Obviously, Dietrich Bonhoeffer would never swear such an oath, and that is why he is one of our local saints. This is why he is memorialized in that stained-glass window in the Malott Chapel. This is why even 75 years later his witness is so crucial to our own Christian faith as dual citizens in the Kingdom of God and in the United States of America.
Dietrich Bonhoeffer taught us that faithful Christians can never conflate the cause at hand with the will of God. We can never put our ultimate trust in a penultimate demagogue. Earthly government is generally God’s gracious gift to God’s earthbound children, but Jesus Christ alone is King and Jesus Christ alone is Lord. Never place an earthly leader at the right hand of God; that’s where Jesus sits, and when we forget that, we might—we might—start by burning books, proceed to burning synagogues, and end up burning people.
All earthly authority is contingent, dependent, provisional, derivative, and temporary. Eighty percent of American evangelicals are still in thrall to Donald Trump. People of good conscience can differ, but it’s the comprehensiveness of that loyalty that is so disturbing.
And it’s not just evangelicals on the right; liberal Christians do the same thing on the left with opposite leaders. You saw all those standing ovations in President Biden’s speech to Congress the other night. Well, at least from one-half of the house.

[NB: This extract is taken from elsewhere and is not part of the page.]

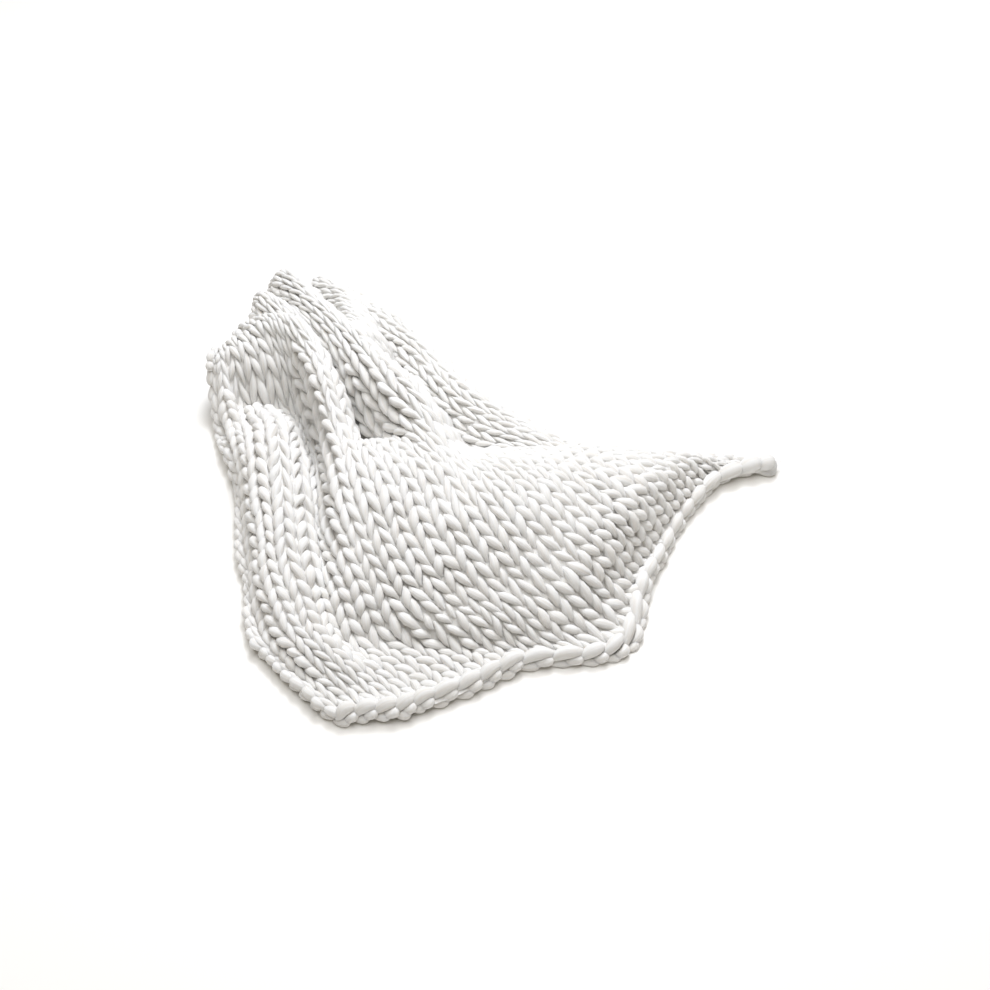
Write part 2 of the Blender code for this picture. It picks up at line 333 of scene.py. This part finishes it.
def faceUp(net):
    # which way the cloth faces at each place of the net
    facing = np.cross(np.gradient(net, axis=1), np.gradient(net, axis=0))
    facing /= np.linalg.norm(facing, axis=2)[..., None]
    facing *= np.sign(facing[..., 2:3])
    for k in range(3):
        facing[..., k] = blur(blur(facing[..., k], ease["facing"], 0), ease["facing"], 1)
    return facing / np.linalg.norm(facing, axis=2)[..., None]


curves, cloth = foldCloth()
place = layCourses(layWales(cloth, numberWales(curves, cloth)))
facing = faceUp(place)
stepAcross = np.gradient(place, axis=1) * gauge["fine"]
stepAlong = np.gradient(place, axis=0) * gauge["fine"]
courseHeight = np.linalg.norm(stepAlong, axis=2)
# where the cloth is pulled askew, a stitch still stands square to its own wale: how many courses
# a step of one wale slips, and how wide the wale is square to itself
slip = (stepAcross * stepAlong).sum(axis=2) / courseHeight ** 2
waleWidth = np.linalg.norm(stepAcross - slip[..., None] * stepAlong, axis=2)
slip = blur(blur(slip, ease["slip"], 0), ease["slip"], 1)
print("cloth laid: wale %.0f-%.0f mm, course %.0f-%.0f mm" % (
    1000 * np.percentile(waleWidth, 2), 1000 * np.percentile(waleWidth, 98),
    1000 * np.percentile(courseHeight, 2), 1000 * np.percentile(courseHeight, 98)))


def inside(wale, course):
    return np.clip(wale, 0, gauge["wales"]), np.clip(course, 0, gauge["courses"])


def readNet(net, wale, course):
    # reads a net at any wale and course; past an edge it runs straight on
    fine = gauge["fine"]
    a, b = np.asarray(wale, float) * fine, np.asarray(course, float) * fine
    i = np.clip(np.floor(a).astype(int), 0, net.shape[1] - 2)
    j = np.clip(np.floor(b).astype(int), 0, net.shape[0] - 2)
    s, t = a - i, b - j
    if net.ndim == 3:
        s, t = s[..., None], t[..., None]
    return ((1 - s) * (1 - t) * net[j, i] + s * (1 - t) * net[j, i + 1]
            + (1 - s) * t * net[j + 1, i] + s * t * net[j + 1, i + 1])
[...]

Alexander Solzhenitsyn tells a great story that would be amusing if it weren’t so sad. At the conclusion of a conference of the Communist Party in Moscow in the 1920's, the Moderator asked for a spontaneous tribute to Joseph Stalin, and of course everyone in the hall instantly leapt to their feet. Standing ovation. On and on it went. Seven minutes. Eight minutes. Nine minutes. No one dared to be the first to stop clapping and sit down. It went on for eleven minutes. Try doing a standing ovation for eleven minutes; your hands will turn red and your arms will be exhausted. Older people were dropping like flies. Comrade Stalin. No one dared to stop. Finally, one of the conveners stopped clapping and sat down, and so did everyone else, but the first person to stop got a ten-year sentence in the Gulag. Christians never pledge allegiance to an unworthy regency, because Jesus Christ alone is sovereign.
Dietrich Bonhoeffer’s fearless, unflinching discipleship was costly in the extreme. The unworthy regime which demanded but never received his fealty hanged him with piano wire at the Flossenbürg Prison Camp on April 9, 1945, two weeks before the American Army liberated the camp, and 19 days before Hitler himself came to his miserable end. He almost made it.

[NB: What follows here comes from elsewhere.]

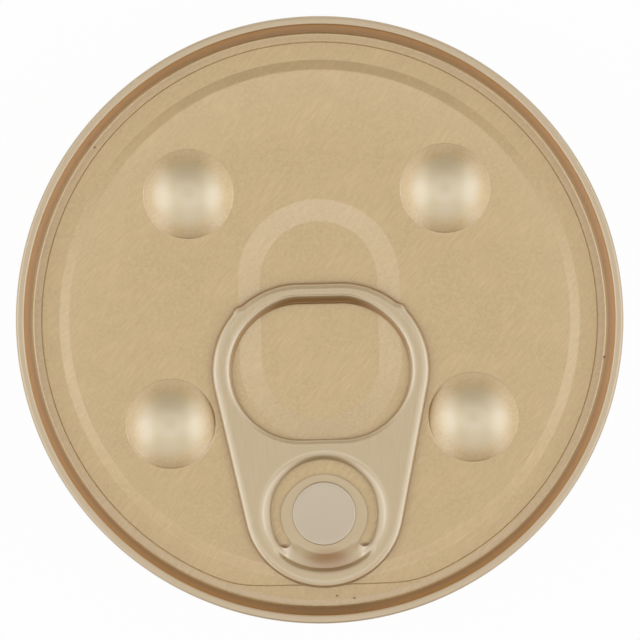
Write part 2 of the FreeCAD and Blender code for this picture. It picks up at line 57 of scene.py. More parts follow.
def rounded(corners, step=12.0):
    """A section as (radius, height) points from corners (radius, height, rounding): each
    rounding becomes an arc, with one more point on the straight run at both its ends."""
    section = []
    for index, (r, z, rounding) in enumerate(corners):
        if not rounding or index in (0, len(corners) - 1):
            section.append((r, z))
            continue
        before, after = corners[index - 1], corners[index + 1]
        back = (before[0] - r, before[1] - z)
        ahead = (after[0] - r, after[1] - z)
        back_length, ahead_length = math.hypot(*back), math.hypot(*ahead)
        back = (back[0] / back_length, back[1] / back_length)
        ahead = (ahead[0] / ahead_length, ahead[1] / ahead_length)
        turn = math.pi - math.acos(max(-1.0, min(1.0, back[0] * ahead[0] + back[1] * ahead[1])))
        reach = rounding * math.tan(turn / 2)
        bisector = (back[0] + ahead[0], back[1] + ahead[1])
        scale = rounding / math.cos(turn / 2) / math.hypot(*bisector)
        centre = (r + bisector[0] * scale, z + bisector[1] * scale)
        start = math.atan2(z + back[1] * reach - centre[1], r + back[0] * reach - centre[0])
        finish = math.atan2(z + ahead[1] * reach - centre[1], r + ahead[0] * reach - centre[0])
        sweep = (finish - start + math.pi) % (2 * math.pi) - math.pi
        steps = max(2, math.ceil(math.degrees(abs(sweep)) / step))
        lead_in = reach + min(0.12, 0.3 * max(back_length - reach, 0.0))
        lead_out = reach + min(0.12, 0.3 * max(ahead_length - reach, 0.0))
        section.append((r + back[0] * lead_in, z + back[1] * lead_in))
        for count in range(steps + 1):
            angle = start + sweep * count / steps
            section.append((centre[0] + rounding * math.cos(angle),
                            centre[1] + rounding * math.sin(angle)))
        section.append((r + ahead[0] * lead_out, z + ahead[1] * lead_out))
    return section


def select_where(piece, kind, test):
    """Select, in object mode, the vertices or polygons whose place passes the test."""
    mesh = piece.data
    for group in (mesh.vertices, mesh.edges, mesh.polygons):
        group.foreach_set("select", [False] * len(group))
    for part in getattr(mesh, kind):
        part.select = test(part.co if kind == "vertices" else part.center)


tip = 0.02                   # radius of the ring that is drawn together where a section meets its axis


def turned(name, section, steps, axis=(0.0, 0.0)):
    """Turn a section, (radius, height) in millimetres, about an upright axis: a circle is
    extruded and resized from point to point."""
    x, y = axis
    radius, height = section[0]
    bpy.ops.object.select_all(action="DESELECT")
    bpy.ops.mesh.primitive_circle_add(vertices=steps, radius=radius * mm,
                                      location=(x * mm, y * mm, height * mm))
    piece = bpy.context.object
    piece.name = name
    bpy.ops.object.transform_apply(location=True, rotation=True, scale=True)
    bpy.ops.object.mode_set(mode="EDIT")
    for next_radius, next_height in section[1:]:
        rise = (next_height - height) * mm
        growth = next_radius / radius
        bpy.ops.mesh.extrude_region_move(TRANSFORM_OT_translate={"value": (0, 0, rise)})
        bpy.ops.transform.resize(value=(growth, growth, 1), center_override=(x * mm, y * mm, 0))
        radius, height = next_radius, next_height
    bpy.ops.object.mode_set(mode="OBJECT")
    for radius, height in (section[0], section[-1]):
        if radius == tip:
            select_where(piece, "vertices", lambda place: abs(place.z / mm - height) < 0.001
                         and math.hypot(place.x / mm - x, place.y / mm - y) < 2 * tip)
            bpy.ops.object.mode_set(mode="EDIT")
            bpy.ops.mesh.select_mode(type="VERT")
            bpy.ops.mesh.merge(type="CENTER")
            bpy.ops.object.mode_set(mode="OBJECT")
    return piece


def close_up(piece, sharp_angle):
    """Merge doubles, turn the faces outwards and shade smooth between faces under the angle."""
    bpy.ops.object.select_all(action="DESELECT")
    piece.select_set(True)
    bpy.context.view_layer.objects.active = piece
    bpy.ops.object.mode_set(mode="EDIT")
    bpy.ops.mesh.select_all(action="SELECT")
    bpy.ops.mesh.remove_doubles(threshold=0.000002)
    bpy.ops.mesh.normals_make_consistent(inside=False)
    bpy.ops.object.mode_set(mode="OBJECT")
    bpy.ops.object.shade_smooth_by_angle(angle=math.radians(sharp_angle))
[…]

He never relinquished his faith in God’s goodness. He wrote a poem for his mother and his 21-year-old fiancée the Christmas (1944) before he died:
By gracious powers
So wonderfully sheltered,
And confidently waiting,
Come what may,
We know that God is with us
Night and morning,
And never fails to greet us
Each new day.
It’s become a poignant hymn. It’s mostly in the minor key, but Lisa Bond wants us to note how, on the last chord, the tune shifts to the major, to give us a sense of hope, no matter how dark the present hour.
Jeremy Worthen, “Praying the Psalms and the Challenges of Christian–Jewish Relations: Dietrich Bonhoeffer and Thomas Merton,” Studies in Christian-Jewish Relations, SCJR 9 (2014) 1, 10–11.
Alexander Solzhenitsyn, The Gulag Archipelago: 1918–1956, trans. Thomas P. Whitney (New York: Harper & Row, 1973), vol. 1, pp. 69–70.